The other place is before communion.
These are areas where you respond to God’s Word as Israel would have
responded to the rib.
This section of Deut. 31 that we’ve dealt with tonight deals with
rebellion against the grace of God. It
deals with the fact that God has totally provided for something fantastic. The analogy of the woman, the adulterous
woman, what was the purpose of that? The
purpose of that was simply to show that God in his grace has provided something
enjoyable, something wonderful, something fantastic, something that’s just
great. God has provided that and if men
are suffering it is because men have rebelled somewhere along the line against
the grace of God, somewhere along the line they have fouled it up. Don’t say that the Christian life doesn’t
work. God has provided something
fantastic for you; God has provided unlimited assets at your disposal. God has provided you with great and precious
promises from the Word of God. God has
provided you with the resources of the indwelling Holy Spirit. God has provided you with 1 John 1:9. God has provided you with an intercessor; do
you want to have someone pray for you, do you realize the Lord Jesus Christ is
personally praying for you day by day by day by day.

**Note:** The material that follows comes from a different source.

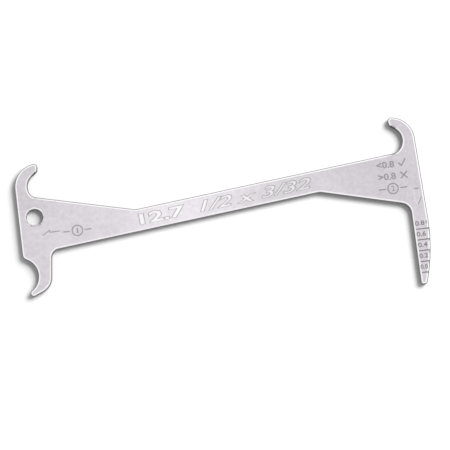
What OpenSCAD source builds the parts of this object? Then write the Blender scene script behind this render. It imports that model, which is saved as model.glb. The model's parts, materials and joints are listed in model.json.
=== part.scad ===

You have One whose prayers are always
answered, praying and slugging it out before the throne for you.
You have all of these assets going for you and then Christians have the
gall to say well, the Christian life doesn’t work. Well it doesn’t work because you personally
have rejected the things that God has given, just as with Israel. Just as with the illustration that we saw in
Ezek. 16, why was the woman destroyed?
Was it because she wasn’t love?
No, the woman was destroyed because she rejected the one who loved her
and that’s the same thing in the Christian life. We are destroyed spiritually
and we are miserable spiritually only because we have violated, kicked in the
face, the one who died for us and the one who loved us.